Intraperitoneal (i.p.) and intracerebroventricular (i.c.v.) injections of mimecan induced a reduction in food intake and the anorexic effect of mimecan was attenuated by pretreatment with polyclonal antibody or by heat-inactivated mimecan. (a) Cumulative food intake of C57BL/6J mice responding to i.p. injection of different doses of mimecan-MBP (Mim-MBP) at indicated time points after 12 h of fasting (8:00 p.m.–8:00 a.m., n = 8). (b) Suppression of food intake in C57BL/6J mice with ad libitum access to food when responding to i.p. injection of Mim-MBP (0.05 μmol/kg) (n = 5), compared to phosphate-buffered saline (PBS) or maltose binding protein (MBP). (c) Suppression of food intake in Spraque–Dawley (SD) rats responding to i.c.v. injection of mimecan-MBP (Mim-MBP) (2 nmol/kg) (n = 8). (d) Cumulative food intake of C57BL/6J mice after i.p. injection with active or inactive Mim-MBP (n = 5). (e) Antibody neutralization test in C57BL/6J mice. Mice were pretreated with polyclonal antibody against mimecan or rabbit preimmune IgG by i.p. injection (n = 12). (f) Suppression of food intake of C57BL/6J mice responding to i.p. injection of mimecan-His (Mim-His) (0.05 μmol/kg) (n = 6). *P < 0.05; **P < 0.01 vs.

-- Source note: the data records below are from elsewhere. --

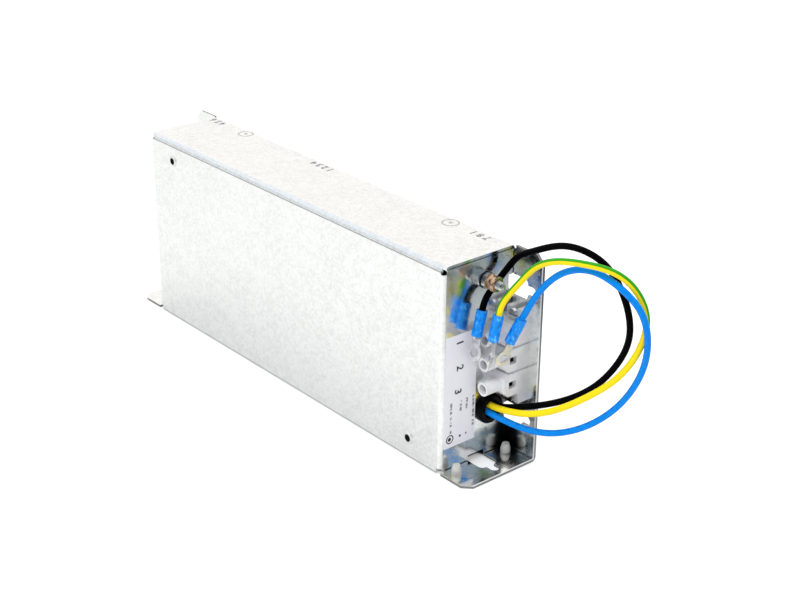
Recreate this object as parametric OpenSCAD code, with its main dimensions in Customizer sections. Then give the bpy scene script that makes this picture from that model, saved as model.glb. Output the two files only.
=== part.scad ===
// Chassis-mount EMI line filter in a folded sheet-steel case, with a three-pole
// terminal strip on one end plate, an earth stud and three flying leads.
// Millimetres. X runs along the case towards the terminals, Y from the riveted
// lid to the back leg, Z up. The origin is under the middle of the case.

/* [Case] */
// Length of the case between the outer faces of the two end plates
body_l = 228; // [200:1:280]
// Depth of the case from the lid to the back leg
body_d = 42; // [42:0.5:60]
// Height of the case
body_h = 100; // [96:1:130]
// Thickness of the folded steel sheet
sheet_t = 1.2; // [0.8:0.1:1.6]
// Outer radius of every fold
bend_r = 2; // [1.8:0.1:3]
// Reach of the foot and the back leg past each end plate
flange_l = 18; // [17:0.5:26]
// Corner cut on the free corners of the flanges
corner_cut = 4; // [1:0.5:6]
// Depth of the chassis lips behind the lid
lip_h = 15; // [14:0.5:20]
// How far the lid's upper edge stays below the top of the case
lid_drop = 2.4; // [2.2:0.1:4]
// Open gap round the edges of the end plates
plate_gap = 0.4; // [0.2:0.1:0.8]

/* [Fixing slots] */
// Width of the slots for the fixing screws
slot_w = 4.6; // [4:0.1:5.4]
// Width of the keyholes where the screw heads pass
key_w = 10; // [8:0.5:12]
// Reach of a keyhole's wide part past the end plate
key_l = 9.5; // [8:0.5:11]
// Distance of a slot's end radius centre from the end plate
slot_reach = 12.2; // [11.5:0.1:14]
// Place of the foot slots across the depth
foot_slot_y = 22; // [18:0.5:26]
// Distance of the back slots from the foot and the top
back_slot_z = 18.5; // [14:0.5:24]

/* [Rivets and pins] */
// Diameter of a blind rivet's head
rivet_head_d = 6.2; // [5.4:0.1:7]
// Height of a blind rivet's head
rivet_head_h = 1.2; // [0.8:0.1:1.6]
// Diameter of a blind rivet's shank
rivet_d = 3.2; // [2.6:0.1:4]
// Distance of a rivet from the nearer end plate
rivet_x = 21; // [14:0.5:30]
// Distance of a rivet from the nearer long edge
rivet_z = 10; // [8:0.5:10.5]
// Diameter of the pressed pins on the foot
pin_d = 4.6; // [3:0.1:5]
// Height of the pressed pins above the foot
pin_h = 4.2; // [3:0.1:6]

/* [Terminal strip] */
// Number of poles in the strip
poles = 3; // [2:1:3]
// Distance between two poles
pole_pitch = 12; // [11.5:0.1:13]
// Height of the middle of the strip above the foot
strip_z = 51; // [50:0.5:53]
// Half length of the strip, as it stands out of the end plate
strip_reach = 11; // [10:0.5:12]
// Width of one pole
pole_w = 10.8; // [9.8:0.1:11.2]
// Height of a pole's body above the back leg
pole_h = 11.2; // [10.5:0.1:12.5]
// Outer diameter of a screw tube
tube_d = 6.4; // [6.2:0.1:7]
// Bore of a screw tube
tube_bore = 4.4; // [4.1:0.1:4.6]
// Height of a screw tube's mouth above the back leg
tube_h = 21.8; // [19:0.2:24]
// Distance of the screw tubes from the end plate
tube_x = 6; // [5.5:0.1:7]
// Outer diameter of a clamp barrel
barrel_d = 5.6; // [5:0.1:6]
// Bore of a clamp barrel
barrel_bore = 3.4; // [3:0.1:3.8]
// Length of an ear past the last pole
ear_l = 5.4; // [5:0.1:7]

/* [Earth stud] */
// Thread diameter of the earth stud
stud_d = 4; // [3.5:0.1:5]
// Reach of the earth stud from the end plate
stud_l = 13.8; // [13.6:0.1:16]
// Place of the earth stud across the depth
stud_y = 21.5; // [18:0.5:24]
// Distance of the earth stud from the top
stud_drop = 10; // [8.5:0.5:12]
// Width of the nuts across their flats
nut_af = 6.5; // [6:0.1:8]
// Thickness of a brass nut
nut_h = 2.4; // [2:0.1:3.4]

/* [Grommet and leads] */
// Outer diameter of the grommet
grommet_d = 14.4; // [13.6:0.1:16]
// Bore of the grommet
grommet_bore = 9; // [8.9:0.1:10]
// Reach of the grommet from the end plate
grommet_reach = 3; // [2:0.1:4]
// Distance of the grommet's middle from the back of the case
grommet_back = 13.8; // [12:0.2:16]
// Height of the grommet's middle above the foot
grommet_z = 24.8; // [22:0.2:26]
// Diameter of a flying lead
lead_d = 3.1; // [2.4:0.1:3.2]
// Outer diameter of a crimp sleeve
sleeve_d = 4.9; // [4.4:0.1:5.6]
// Length of a crimp sleeve
sleeve_l = 11.8; // [9:0.1:14]
// Outer diameter of a ring tongue
ring_d = 8; // [6.5:0.1:9]
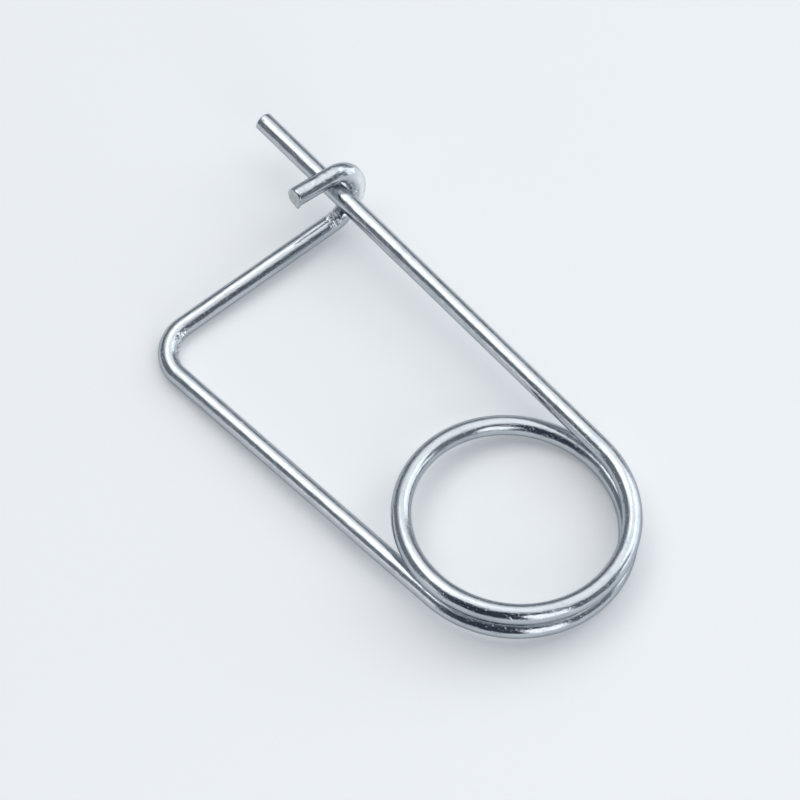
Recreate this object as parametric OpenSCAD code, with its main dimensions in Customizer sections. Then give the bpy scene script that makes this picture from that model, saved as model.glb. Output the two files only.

PBS at the indicated time points in (a) and (b). *P < 0.05; **P < 0.01 vs. Mim-MBP inactivated at time points in (d). Data are expressed as means ± SEM. *P < 0.05; **P < 0.01. Statistical analysis was performed by one-way ANOVA.

Fig. 3

The anorexic effect of mimecan was independent of leptin and melanocortin signaling. (a, b) Effect of mimecan on daily food intake (a) and body weight increment (b) in db/db mice with ad libitum access to food (0.05 μmol/kg; i.p. injection, n = 9–10). (b) Daily body weight change (g) = body weight on the indicated day — body weight on day 0. The solid circles and squares represent the changes of body weight during mimecan-MBP or MBP treatment, respectively. The empty circles and squares represent the changes of body weight after stopping injections of mimecan-MBP or MBP, respectively. (c) Cumulative food intake of A^y/a mice treated with Mim-MBP (0.05 μmol/kg) after fasting for 6 h (i.p. injection, n = 4–5). Data are expressed as means ± SEM. *P < 0.05; **P < 0.01. Statistical analysis was performed by one-way ANOVA.

Fig. 4

Effect of mimecan on IL-1β, IL-6, and SOCS3 expression and features of mimecan knockout mice. (a) The mRNA expression of IL-1β, IL-6, and SOCS3 in the hypothalamus from C57BL/6J mice (n = 10) with ad libitum access to food, treated with active or inactive Mim-MBP (0.05 μmol/kg) by i.p. injection for 4 h. The reference gene was actin. (b) Effect of recombinant mouse mimecan (rm Mim) (100 nM for 4 h) on the expression of IL-1β, SOCS3, and IL-6 in N9 microglia cells. The reference gene was actin. (c, d) The body weight (c) and daily food intake (d) in Min^−/− (knockout) mice and wild type (WT) littermates with ad libitum access to food (n = 25). (e) Leptin mRNA expression in adipose tissue from Min^−/− mice and WT littermates (n = 4). (f) Levels of leptin in serum from Mim^−/− mice and WT littermates (n = 12). Data are expressed as means ± SEM. *P < 0.05; **P < 0.01. Statistical analysis was performed by one-way ANOVA.